In referring to the discussion between Mr. Sterlings and Ms. Stiviano, which was relayed on TMZ’s website, you argue, “Offensive the audio is. But “hateful” is too strong a word.” To support your premise you make reference to a former baseball owner who said eighteen years ago that Hitler was good in the beginning. Does this then mean that a person who says he wishes all Nigerian men dead has not said anything hateful because another person said eighteen years earlier that he wished all Africans died?

You then say, “Something is upsetting Mr. Sterling very much, but it is not black people – at least not primarily. It is the Molière-esque predicament of an 80-year-old man with a young companion he cannot control.” Perhaps, you may want to do some additional research on Mr. Sterling’s past and then you will realize that he has a phobia for black people or should I say non-whites – at least primarily.

In 2003, nineteen tenants of a property owned by Mr. Sterling filed a discrimination lawsuit against him, which was settled out of court in 2005. A year later, the US Justice Department sued Mr. Sterling for housing racial discrimination, which was settled in 2009 for $2.7m. Also in 2009, an ex employee sued Sterling for age and racial discrimination. From the testimony of witnesses in these cases, it is obvious that there was “something upsetting Mr. Sterling and it was primarily non-white people.”

Sir, when people in my community examine the audio recording, we also see that Mr. Sterling is upset only this time we think that it is primarily because of black people. I also suggest that you listen to the extended version of the audio recording, which contains an additional six minutes of recording, and hopefully you will see why your assertion that Mr. Sterling is not upset about black people – at least not primarily is incorrect.

While you acknowledge that “some” of Sterling’s characterizations are racist, you appear to trivialize what he has said by arguing that the issue of race did not come into the conversation until Ms. Stiviano mentioned it in the discussion. You appear to be using the same logic you applied in your article about Trayvon Martin only this time you substitute the cause of the racist attack from Zimmerman’s bloodied head and torn clothes to Ms. Stiviano’s manipulation and rhetoric’s. For people in my community, the issue of Ms. Stiviano’s manipulative tendencies is of little relevance; what is of relevance is what Mr. Sterling said. My community is appalled when it sees people shift the burden of blame. We scratch our heads when we see people like Donald Trump arguing that Mr. Sterling was set up by his “girlfriend from hell”. Blaming Ms. Stiviano for Mr. Sterling’s racist outburst is like blaming a woman who has been raped because she was wearing a mini skirt.

You also question the admissibility of the audiotape by noting, “One would not want to lean too heavily on it in a courtroom. Nothing Mr. Sterling said violates any laws. What made the audio a problem is it angered the NBA’s players.” The relevant issue is not what law Mr. Sterling did not violate, but which law did he violate.
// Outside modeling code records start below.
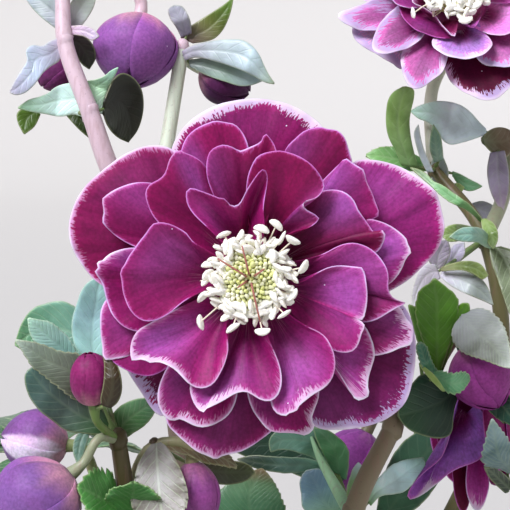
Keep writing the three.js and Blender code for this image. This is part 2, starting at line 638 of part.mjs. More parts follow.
// ---- the two tall stems behind on the left, which fork from one
const forkBack = seen(-22, 6, 56);
const forkHigh = seen(-34.4, 35.5, 50);
const highNode = seen(-39.8, 50.5, 53);
const topHigh = seen(-40.4, 60, 56);
const topPale = seen(-14.6, 49.5, 64);
addPiece(
  "back_stem",
  fuse([
    tube([...stemFoot(-7, 8, 3), V(-10, 4, 220), forkBack, seen(-30.4, 24, 50), forkHigh, highNode, topHigh],
      [3, 2.6, 2.1, 1.8], 14),
    tube([forkBack, seen(-18.4, 26, 62), topPale], [1.8, 1.7, 1.6], 4),
    budStalk(BUDS.nodding_bud_high, [topHigh, seen(-35, 67, 60), seen(-28, 66, 64)], [1.5, 1.4, 1.5, 1.6], 6),
    budStalk(BUDS.small_bud_high, [highNode, seen(-38, 53, 62)], [1.2, 1.1, 1.3], 3),
    budStalk(BUDS.hooded_bud_high, [topPale], [1.4, 1.3, 1.4], 2),
    bract(forkHigh, seen(-50, 34, 44), V(0.1, -0.7, 0.7), 10.5, 3, "fine"),
    bract(forkHigh, seen(-28, 45.6, 44), V(-0.2, -0.8, 0.5), 9, 1),
    bract(forkHigh, seen(-24, 31.5, 60), V(0.3, -0.8, 0.5), 12, 3.5),
    bract(highNode, seen(-51.4, 40.4, 48), V(-0.2, -0.9, 0.4), 7.5, 1.5),
    bract(topHigh, seen(-47.5, 67, 60), V(0.1, -0.9, 0.4), 9, 2),
    bract(topHigh, seen(-35.5, 54, 48), V(-0.2, -0.9, 0.3), 7, 2),
    bract(topPale, seen(5, 42, 56), V(0.15, -0.75, 0.65), 10.5, 4, "fine"),
    bract(topPale, seen(-3.8, 59.5, 64), V(0.2, -0.9, 0.4), 7, 1.5),
    bract(topPale, seen(-18, 57.5, 58), V(0.2, -0.9, 0.4), 4, 1),
  ]),
  MATERIALS.stem,
);

// ---- the stem on the right behind, under the second bloom
const forkRight = seen(50.4, 8.4, 76);
const highForkRight = seen(39.5, 23.5, 84);
const farForkRight = seen(56, 29, 100);
addPiece(
  "right_stem",
  fuse([
    tube([...stemFoot(8, 8, 3), V(20, 13, 220), seen(53, -26, 74), forkRight, highForkRight],
      [3, 2.6, 2.3, 2], 10),
    bloomStalk(BACK_AT, BACK_OUT, BLOOM.hubBottom, 18, [highForkRight, seen(39, 40, 90)],
      [1.9, 1.6, 1.8, 2.6], 6),
    tube([forkRight, seen(54.5, 18, 90), farForkRight], [1.9, 1.8, 1.6], 3, 5),
    bract(highForkRight, seen(34.8, 40.5, 74), V(-0.3, -1, 0.2), 7, 2.5),
    bract(highForkRight, seen(41.5, 30.5, 82), V(0.3, -0.9, 0.2), 5, 0.5),
    bract(highForkRight, seen(48.5, 20, 78), V(0.1, -0.7, 0.7), 4.5, 1),
    bract(farForkRight, seen(34.2, 35.6, 84), V(0.1, -0.75, 0.65), 10.5, 3, "fine"),
    bract(farForkRight, seen(39, 25.5, 92), V(0, -0.9, 0.4), 8, 1),
    bract(farForkRight, seen(51.5, 11.5, 92), V(0.1, -1, 0.1), 8, 0),
    bract(forkRight, seen(35, 23.2, 62), V(-0.5, -0.4, 0.8), 3.2, 1.5),
    bract(forkRight, seen(42.8, 9, 50), V(0.1, -0.7, 0.7), 7, 2.5, "fine"),
    bract(forkRight, seen(55.5, -8, 58), V(-0.3, -0.8, 0.5), 7, 3, "fine"),
    bract(forkRight, seen(40.6, 3, 68), V(0.1, -0.8, 0.6), 5.5, 2),
    bract(forkRight, seen(38, -2.5, 78), V(0.1, -0.9, 0.3), 9, 0),
    bract(seen(54, -44, 73), seen(51.6, -30.6, 38), V(-0.1, -0.9, 0.4), 11, 2, "fine"),
  ]),
  MATERIALS.stem,
);

// ---------------------------------------------------------------- basal leaves
// Each leaf: the way it leans (degrees from +X), how far out and how high its blade starts,
// and its size. Seven leaflets spread like fingers from the end of the stalk and droop.
const STALK = { foot: 24, bend: 36, radius: 2.4 }; // distances from the pot's axis, and thickness
const BLADE = { from: 2, middle: 4.5, droop: 0.2, arch: 0.11 };
const LEAVES = [
  { turn: 214, out: 92, high: 205, size: 1 },
  { turn: 258, out: 96, high: 192, size: 0.95 },
  { turn: 318, out: 94, high: 200, size: 1 },
  { turn: 4, out: 92, high: 214, size: 1.02 },
  { turn: 50, out: 72, high: 300, size: 0.95 },
  { turn: 100, out: 92, high: 226, size: 1.02 },
  { turn: 146, out: 66, high: 296, size: 0.95 },
  { turn: 168, out: 90, high: 226, size: 0.95 },
];
const FINGERS = [
  { spread: 0, long: 84, wide: 27 },
  { spread: 33, long: 78, wide: 25 },
  { spread: 68, long: 66, wide: 22 },
  { spread: 112, long: 46, wide: 17 },
];
LEAVES.forEach(({ turn, out, high, size }, i) => {
  const lean = V(Math.cos(rad(turn)), Math.sin(rad(turn)), 0);
  const side = V(-lean.y, lean.x, 0);
  const foot = stemFoot(lean.x * STALK.foot, lean.y * STALK.foot, STALK.radius);
  const hub = lean.clone().multiplyScalar(out).setZ(high);
  const bend = lean.clone().multiplyScalar(STALK.bend).setZ(lerp(SOIL_TOP, high, 0.55));
  const end = along(hub, lean, BLADE.from);
  const stalk = tube([...foot, bend, end], [STALK.radius, 2.1, 1.9, 2.2], 6, 5);
  const spreads = FINGERS.flatMap((f) => (f.spread ? [{ ...f, spread: -f.spread }, f] : [f]));
  spreads.sort((a, b) => a.spread - b.spread);
  const way = (degrees, length, drop = 0) =>
    hub.clone()
      .addScaledVector(lean, length * Math.cos(rad(degrees)))
      .addScaledVector(side, length * Math.sin(rad(degrees)))
      .add(V(0, 0, drop));
  const fingers = spreads.map(({ spread, long, wide }) => {
    const reach = long * size * (1 + 0.05 * Math.sin(GOLDEN * (i + spread)));
    const to = way(spread, reach, 6 * Math.cos(rad(spread)) - reach * BLADE.droop);
    const face = way(spread, 0.15, 1).sub(hub);
    return { from: way(spread, BLADE.from), to, face, wide: wide * size, arch: reach * BLADE.arch };
  });
  const edges = spreads.slice(1).map(({ spread }, k) => (spread + spreads[k].spread) / 2);
  const outermost = -spreads[0].spread + 20;
  const corners = [-outermost, ...edges, outermost].map((a) => way(a, BLADE.middle));
  addPiece(`leaf_${i + 1}`, stalk.add(fingeredBlade(hub, V(0, 0, 1), corners, fingers)), MATERIALS.leaf);
});

// ---------------------------------------------------------------- pot and soil
const outerAt = (z) => lerp(POT.base, POT.rim - POT.rimStep, z / POT.height);
const innerAt = (z) => outerAt(z) - POT.wall;
const rimFoot = POT.height - POT.rimDepth;
const edge = 2; // how far the pot's edges are rounded off
const potBody = turned([
  [0, 0], [POT.base - edge, 0], [POT.base, edge],
  [outerAt(rimFoot), rimFoot], [POT.rim - edge, rimFoot + edge],
  [POT.rim, POT.height - edge], [POT.rim - edge, POT.height],
  [innerAt(POT.height) + edge, POT.height], [innerAt(POT.height), POT.height - edge],
  [innerAt(POT.floor), POT.floor], [0, POT.floor],
], POT.sides);
const drains = Array.from({ length: DRAIN.count }, (_, i) => {
  const a = (2 * Math.PI * i) / DRAIN.count;
  const bore = new THREE.CylinderGeometry(DRAIN.radius, DRAIN.radius, POT.floor * 3, 10).rotateX(Math.PI / 2);
  return solidOfGeometry(bore.translate(Math.cos(a) * DRAIN.ring, Math.sin(a) * DRAIN.ring, 0));
});
addPiece("pot", drains.reduce((body, bore) => body.subtract(bore), potBody), MATERIALS.clay);

const soilBottom = POT.floor + GAP;
const soilBody = turned([
  [0, soilBottom], [innerAt(soilBottom) - 2 * GAP, soilBottom], [innerAt(SOIL_TOP) - 2 * GAP, SOIL_TOP],
  [innerAt(SOIL_TOP) * 0.62, SOIL_TOP + SOIL_CROWN * 0.6], [innerAt(SOIL_TOP) * 0.3, CROWN_TOP],
  [0, CROWN_TOP],
], POT.sides);
const holeLength = 2 * ROOTING;
const holes = footprints.map(({ x, y, radius }) => {
  const wide = radius + 3 * GAP;
  const hole = new THREE.CylinderGeometry(wide, wide, holeLength, STEM_SIDES).rotateX(Math.PI / 2);
  return solidOfGeometry(hole.translate(x, y, CROWN_TOP - ROOTING - GAP + holeLength / 2));
});
addPiece("soil", holes.reduce((body, hole) => body.subtract(hole), soilBody), MATERIALS.soil);

export default plant;
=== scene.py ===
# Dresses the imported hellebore: fine petals, stamens, buds, toothed bracts, leaves, pot and soil.
# Everything is worked out in millimetres in the frame's own axes and made in metres at the end.
import math
from functools import partial

import bmesh
import bpy
import numpy as np
from bpy.props import FloatProperty, FloatVectorProperty, IntProperty, PointerProperty
from mathutils import Matrix, Vector


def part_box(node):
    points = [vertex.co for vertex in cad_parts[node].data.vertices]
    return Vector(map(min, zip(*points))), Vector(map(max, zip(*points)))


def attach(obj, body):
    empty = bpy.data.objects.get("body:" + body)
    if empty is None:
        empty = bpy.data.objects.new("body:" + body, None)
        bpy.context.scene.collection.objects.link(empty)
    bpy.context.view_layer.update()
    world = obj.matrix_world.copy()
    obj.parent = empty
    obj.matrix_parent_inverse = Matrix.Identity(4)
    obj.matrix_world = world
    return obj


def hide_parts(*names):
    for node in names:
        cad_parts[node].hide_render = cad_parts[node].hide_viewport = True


bl_info = {
    "name": "Potted Hellebore",
    "version": (1, 0, 0),
    "blender": (4, 5, 0),
    "location": "3D View > Sidebar > Hellebore",
    "description": "Grows the petals, leaves, stems, pot and soil of a double hellebore round its solids",
    "category": "Object",
}

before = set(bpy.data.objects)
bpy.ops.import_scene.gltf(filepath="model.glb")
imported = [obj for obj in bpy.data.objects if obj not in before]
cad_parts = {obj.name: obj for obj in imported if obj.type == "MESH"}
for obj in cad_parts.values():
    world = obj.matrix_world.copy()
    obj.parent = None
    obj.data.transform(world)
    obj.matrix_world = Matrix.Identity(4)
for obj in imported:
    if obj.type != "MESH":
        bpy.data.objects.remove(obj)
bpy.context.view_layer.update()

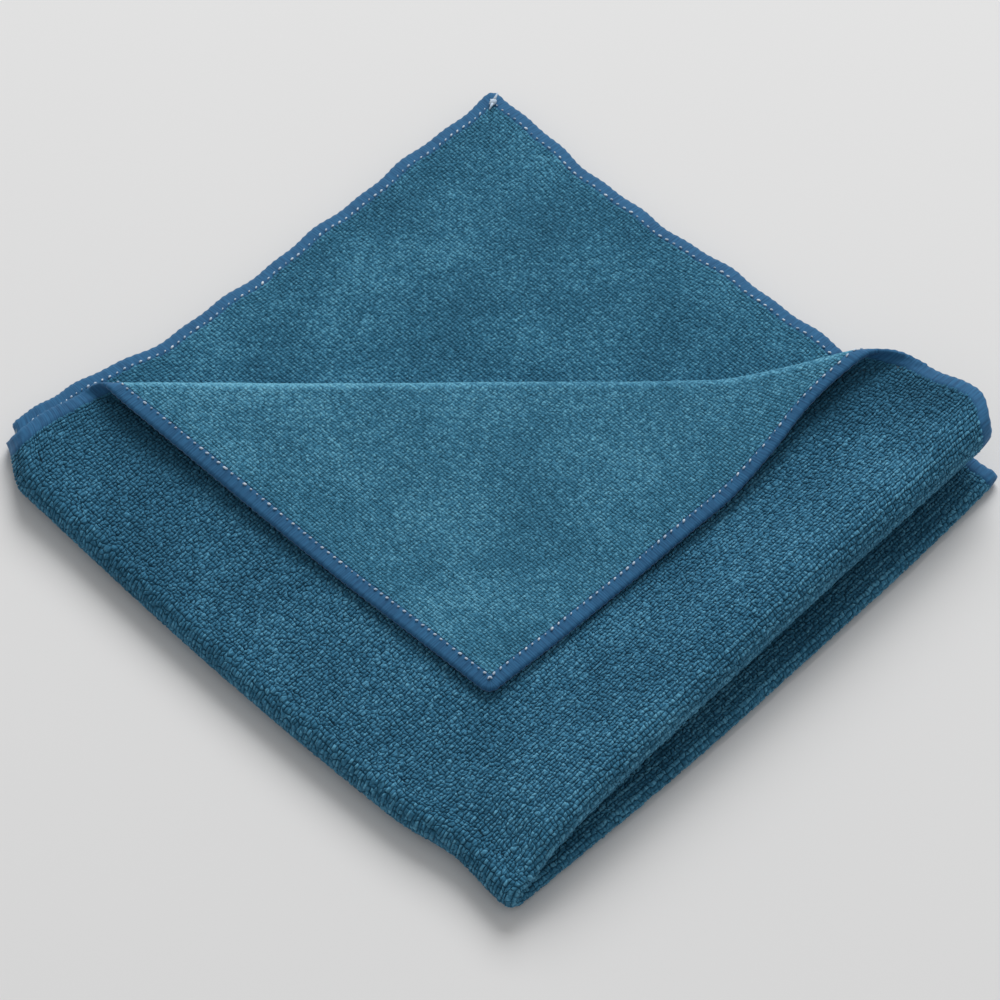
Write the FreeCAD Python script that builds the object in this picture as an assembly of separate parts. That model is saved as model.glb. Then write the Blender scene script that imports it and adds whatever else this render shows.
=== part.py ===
import FreeCAD, Part
import math
import os

# A square polishing cloth, quartered: folded in half towards the front-right
# edge, folded in half again towards the front-left edge, and the free corner of
# its top layer turned back.  Millimetres.  The folded square lies in x and y
# with its front corner, where both folds meet, at (0, 0).  Everything is moved
# at the end so that the origin is the middle of the face it rests on.

Vector = FreeCAD.Vector

# ---- driving dimensions ----
SIDE = 200.0             # side of the folded square, half of the open cloth's
CLOTH = 2.4              # thickness of the cloth, pile on both faces
GAP = 0.35               # air between one layer and the next
HEM = 5.5                # width of the overlocked edge
CREASE_SETBACK = 38.0    # from each neighbouring corner to the turned-back crease
CREASE_RADIUS = 3.5      # of the cloth's middle as it rolls over the crease
LOBE_RADIUS = 6.5        # outside of the open, puffed end of the upper front fold
LOBE_LIFT = 5.5          # how far that end stands off the layer below
LIFT_REACH = 35.0        # how far in from the front edge the lift dies away
LIFT_STATION = 80.0      # along the edge, where the lift is nearly whole
LIFT_SHARE = 0.85        # share of the lift reached there
THREAD_RADIUS = 0.6      # of the knotted end of the edge's sewing thread
THREAD_LENGTH = 5.0

# ---- what follows from them ----
PITCH = CLOTH + GAP
PAIR = CLOTH + PITCH                 # thickness of two layers
PAIR_RADIUS = PAIR / 2               # outside of a fold that joins two layers
UPPER = 2 * PITCH                    # height of the upper pair's underside
STACK = UPPER + PAIR                 # height of all four layers
MIDDLE = STACK / 2                   # height between the two pairs
FOLD_AT = MIDDLE                     # where the side fold starts to turn
INSIDE = SIDE - HEM                  # where the hems begin
CREASE_OUTSIDE = CREASE_RADIUS + CLOTH / 2
ACROSS = Vector(1, 1, 0).normalize() # from the front corner to the back one
ALONG = Vector(-1, 1, 0).normalize() # along the crease, from right to left
CREASE_REACH = (CREASE_SETBACK + SIDE) / math.sqrt(2)
ROLL_START = CREASE_REACH - CREASE_OUTSIDE
HINGE_REACH = ROLL_START + math.pi * CREASE_RADIUS / 2
FLAP_TIP = 2 * HINGE_REACH - SIDE * math.sqrt(2)
LEVELS = {"bottom": 0.0, "lower_inner": PITCH, "upper_inner": UPPER, "top": UPPER + PITCH}


def section(u, points):
    """A closed outline across the front edge, at u along it."""
    corners = [Vector(u, v, z) for v, z in points]
    return Part.makePolygon(corners + corners[:1])


def ring_section(u, centre_v, centre_z, outer):
    """Half of a ring, bulging towards the front edge, at u along it."""
    inner = outer - CLOTH
    arcs = []
    for radius in (outer, inner):
        low = Vector(u, centre_v, centre_z - radius)
        front = Vector(u, centre_v - radius, centre_z)
        high = Vector(u, centre_v, centre_z + radius)
        arcs.append((low, Part.Arc(low, front, high).toShape(), high))
    (low_out, arc_out, high_out), (low_in, arc_in, high_in) = arcs
    joins = [Part.makeLine(high_out, high_in), Part.makeLine(low_in, low_out)]
    return Part.Wire(Part.__sortEdges__([arc_out, joins[0], arc_in, joins[1]]))


def lift_at(u):
    """Share of the front fold's lift at u along the edge."""
    if u <= LIFT_STATION:
        return LIFT_SHARE * (u - FOLD_AT) / (LIFT_STATION - FOLD_AT)
    return LIFT_SHARE + (1 - LIFT_SHARE) * (u - LIFT_STATION) / (SIDE - LIFT_STATION)


def upper_fold(u):
    """Underside height and outer radius of the upper front fold at u."""
    share = lift_at(u)
    return UPPER + LOBE_LIFT * share, PAIR_RADIUS + (LOBE_RADIUS - PAIR_RADIUS) * share


def upper_inner_section(u, back):
    under, radius = upper_fold(u)
    return section(u, [
        (radius, under), (LIFT_REACH, UPPER), (back, UPPER),
        (back, UPPER + CLOTH), (LIFT_REACH, UPPER + CLOTH), (radius, under + CLOTH),
    ])


def top_section(u, back):
    under, radius = upper_fold(u)
    high = under + 2 * radius
    return section(u, [
        (radius, high - CLOTH), (LIFT_REACH, STACK - CLOTH), (back, STACK - CLOTH),
        (back, STACK), (LIFT_REACH, STACK), (radius, high),
    ])


def upper_ring_section(u):
    under, radius = upper_fold(u)
    return ring_section(u, radius, under + radius, radius)


def loft(make, stations, *rest):
    return Part.makeLoft([make(u, *rest) for u in stations], True, True)


def slab(level, u0, u1, v0, v1):
    """One flat layer of cloth between two places along each edge."""
    return Part.makeBox(u1 - u0, v1 - v0, CLOTH, Vector(u0, v0, level))


def turned(shape_face):
    """A face standing at FOLD_AT swept half a turn round the side fold."""
    return shape_face.revolve(Vector(FOLD_AT, 0, MIDDLE), Vector(0, -1, 0), 180)


def side_fold(level, v0, v1):
    """A layer of the upper pair carried round the side fold to the lower pair."""
    corners = [(v0, level), (v1, level), (v1, level + CLOTH), (v0, level + CLOTH)]
    return turned(Part.Face(section(FOLD_AT, corners)))


def beyond(reach):
    """All space further across than this from the front corner."""
    size = 2 * SIDE
    block = Part.makeBox(size, 2 * size, size, Vector(0, -size, -size / 2))
    block.rotate(Vector(0, 0, 0), Vector(0, 0, 1), 45)
    block.translate(ACROSS * reach)
    return block


def crease_roll():
    """The cloth rolled back over the crease, out to the edges of the square."""
    middle = STACK - CLOTH / 2 + CREASE_RADIUS
    start = ACROSS * ROLL_START + Vector(0, 0, middle) - ALONG * SIDE
    arcs = []
    for radius in (CREASE_OUTSIDE, CREASE_OUTSIDE - CLOTH):
        low = start - Vector(0, 0, radius)
        high = start + Vector(0, 0, radius)
        arcs.append((low, Part.Arc(low, start + ACROSS * radius, high).toShape(), high))
    (low_out, arc_out, high_out), (low_in, arc_in, high_in) = arcs
    joins = [Part.makeLine(high_out, high_in), Part.makeLine(low_in, low_out)]
    wire = Part.Wire(Part.__sortEdges__([arc_out, joins[0], arc_in, joins[1]]))
    roll = Part.Face(wire).extrude(ALONG * (2 * SIDE))
    return roll.common(Part.makeBox(SIDE, SIDE, 2 * SIDE))


def flap_slab():
    """The turned-back corner as one sloping layer, before its outline is cut."""
    near = STACK - CLOTH / 2 + 2 * CREASE_RADIUS
    far = STACK + GAP + CLOTH / 2
    side = ALONG * SIDE
    corners = []
    for reach, height in (
        (ROLL_START, near - CLOTH / 2), (ROLL_START, near + CLOTH / 2),
        (FLAP_TIP, far + CLOTH / 2), (FLAP_TIP, far - CLOTH / 2),
    ):
        corners.append(ACROSS * reach + Vector(0, 0, height) - side)
    return Part.Face(Part.makePolygon(corners + corners[:1])).extrude(side * 2)


def column(u0, u1, v0, v1):
    """A tall block that cuts an outline out of a layer."""
    return Part.makeBox(u1 - u0, v1 - v0, 4 * STACK, Vector(u0, v0, -STACK))


def build():
    nodes = {}
    flat = LEVELS
    flank = [FOLD_AT, LIFT_STATION, INSIDE]
    edge = [INSIDE, SIDE]
    turned_corner = beyond(ROLL_START)

    # lower pair: two flat layers joined along the front-right edge
    for name, level in (("bottom", flat["bottom"]), ("lower_inner", flat["lower_inner"])):
        nodes[name + "_panel"] = slab(level, FOLD_AT, INSIDE, PAIR_RADIUS, INSIDE)
        nodes[name + "_back_hem"] = slab(level, FOLD_AT, SIDE, INSIDE, SIDE)
    lower_ring = [PAIR_RADIUS, PAIR_RADIUS, PAIR_RADIUS]
    nodes["lower_front_fold"] = loft(ring_section, [FOLD_AT, INSIDE], *lower_ring)
    nodes["lower_right_hem"] = loft(ring_section, edge, *lower_ring).multiFuse([
        slab(flat["bottom"], INSIDE, SIDE, PAIR_RADIUS, INSIDE),
        slab(flat["lower_inner"], INSIDE, SIDE, PAIR_RADIUS, INSIDE),
    ])

    # upper pair: the same, with its front edge puffed open towards the right
    nodes["upper_inner_panel"] = loft(upper_inner_section, flank, INSIDE)
    nodes["upper_inner_back_hem"] = slab(flat["upper_inner"], FOLD_AT, SIDE, INSIDE, SIDE)
    nodes["top_panel"] = loft(top_section, flank, INSIDE).cut(turned_corner)
    nodes["top_back_hem"] = slab(flat["top"], FOLD_AT, SIDE, INSIDE, SIDE).cut(turned_corner)
    nodes["upper_front_fold"] = loft(upper_ring_section, flank)
    nodes["upper_right_hem"] = loft(upper_ring_section, edge).multiFuse([
        loft(upper_inner_section, edge, INSIDE),
        loft(top_section, edge, INSIDE).cut(turned_corner),
    ])

    # side fold: joins the upper pair to the lower one round the front-left edge
    nose = Part.Face(ring_section(FOLD_AT, PAIR_RADIUS, UPPER + PAIR_RADIUS, PAIR_RADIUS))
    nodes["front_corner_fold"] = turned(nose)
    for name, level in (("outer", flat["top"]), ("inner", flat["upper_inner"])):
        nodes[name + "_side_fold"] = side_fold(level, PAIR_RADIUS, INSIDE)
        nodes[name + "_side_hem"] = side_fold(level, INSIDE, SIDE)

    # turned-back corner
    roll = crease_roll()
    nodes["crease_roll"] = roll.common(column(0, INSIDE, 0, INSIDE))
    nodes["crease_left_hem"] = roll.common(column(0, INSIDE, INSIDE, SIDE))
    nodes["crease_right_hem"] = roll.common(column(INSIDE, SIDE, 0, INSIDE))
    tip = FLAP_TIP / math.sqrt(2)
    flap = flap_slab()
    nodes["flap_panel"] = flap.common(column(tip + HEM, SIDE, tip + HEM, SIDE))
    nodes["flap_left_hem"] = flap.common(column(tip, tip + HEM, tip, SIDE))
    nodes["flap_right_hem"] = flap.common(column(tip + HEM, SIDE, tip, tip + HEM))

    # knotted end of the sewing thread, on the back corner of the upper pair
    knot = Part.makeCylinder(THREAD_RADIUS, THREAD_LENGTH)
    knot.rotate(Vector(0, 0, 0), ALONG, 90)
    knot.translate(ACROSS * ((SIDE - HEM) * math.sqrt(2)))
    knot.translate(Vector(0, 0, UPPER + CLOTH + THREAD_RADIUS))
    nodes["thread_knot"] = knot
    return nodes


def main():
    os.makedirs("parts", exist_ok=True)
    for name, shape in build().items():
        shape = shape.removeSplitter()
        shape.translate(Vector(-SIDE / 2, -SIDE / 2, 0))
        if len(shape.Solids) != 1 or not shape.isValid():
            raise RuntimeError(f"{name}: {len(shape.Solids)} solids, valid {shape.isValid()}")
        shape.Solids[0].exportStep(f"parts/{name}.step")
        box = shape.BoundBox
        print(f"{name:22s} volume {shape.Volume:9.1f}  z {box.ZMin:6.2f} to {box.ZMax:6.2f}")
    print("side fold hinge", round(FOLD_AT, 3), "crease hinge reach", round(HINGE_REACH, 3))


main()
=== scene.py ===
# %% [markdown]
# # A quartered polishing cloth
#
# One square of blue microfibre plush, 400 mm a side, is folded in half twice and
# the free corner of its top layer is turned back. It has long loops on one face,
# short fine loops on the other, and an overlocked edge with a pale needle thread.
#
# A cloth could be draped by simulation, but a pressed fold is too crisp for one. So
# everything here is made on the OPEN cloth, where it is easy, and one function then
# folds whatever it is given: the ground cloth, the loops, the hem and the stitches.

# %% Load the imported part
import math

import bmesh
import bpy
import numpy as np
from mathutils import Matrix, Vector


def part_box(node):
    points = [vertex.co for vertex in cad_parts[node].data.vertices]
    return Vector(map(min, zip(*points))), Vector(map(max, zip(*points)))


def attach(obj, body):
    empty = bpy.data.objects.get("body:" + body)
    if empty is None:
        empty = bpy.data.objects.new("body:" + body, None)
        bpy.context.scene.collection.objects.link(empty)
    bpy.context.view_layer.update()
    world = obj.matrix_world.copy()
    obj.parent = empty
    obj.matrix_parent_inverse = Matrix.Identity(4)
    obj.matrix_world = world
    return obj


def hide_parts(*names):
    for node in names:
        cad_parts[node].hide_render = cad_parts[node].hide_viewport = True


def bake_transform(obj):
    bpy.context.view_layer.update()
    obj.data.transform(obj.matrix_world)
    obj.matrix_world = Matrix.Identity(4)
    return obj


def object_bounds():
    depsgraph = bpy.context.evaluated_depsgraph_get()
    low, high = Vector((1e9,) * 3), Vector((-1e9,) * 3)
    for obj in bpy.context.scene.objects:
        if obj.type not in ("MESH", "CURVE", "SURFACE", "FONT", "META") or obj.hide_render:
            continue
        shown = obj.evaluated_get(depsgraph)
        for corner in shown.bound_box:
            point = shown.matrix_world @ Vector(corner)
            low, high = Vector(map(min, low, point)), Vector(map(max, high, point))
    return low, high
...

For people in my community and me, we see two types of laws namely the legal law and a moral law. Because someone commits an acts that does not violate a legal law does not mean that the act is right. Having seen our ancestors go through slavery, colonialism, Jim Crow and apartheid, my people often see that the legal system is stacked against us, so we have come to rely on a higher form of law that is not man made, but God made. It is through the prism of this God made law or moral code that we view Mr. Sterling’s actions. Moreover, the audio did not only anger NBA player’s it also the President of the USA who during a press briefing in Malaysia had to wash America's dirty linen in public by saying, “The United States continues to wrestle with the legacy of race and slavery and segregation, that's still there, the vestiges of discrimination.”

Mr. Caldwell, instead of exploring whether the motivation behind Donald Sterling’s punishment was money driven or whether his racial outburst was not illegal or whether Ms. Stiviano manipulated him to make those racially incendiary comments, we should rather commend the NBA for taking a stand. Racism is a moral scar on humanity and drastic actions need to be taken if we are to stamp out racism in the 21st century.

Why do my people always see things differently? To understand, one has to go into the history books and read about the oppression of my people. Martin Luther King put it eloquently when he said, “I should have realized that few members of the oppressor race can understand the deep groans and passionate yearnings of the oppressed race, and still fewer have the vision to see that injustice must be rooted out by strong, persistent and determined action.” So when it comes to the issue of race, my people will continue to see things differently. While some may see the recent NBA fallout as a drama more about money than morals, we see the recent NBA fallout as a tragedy more about morals than money.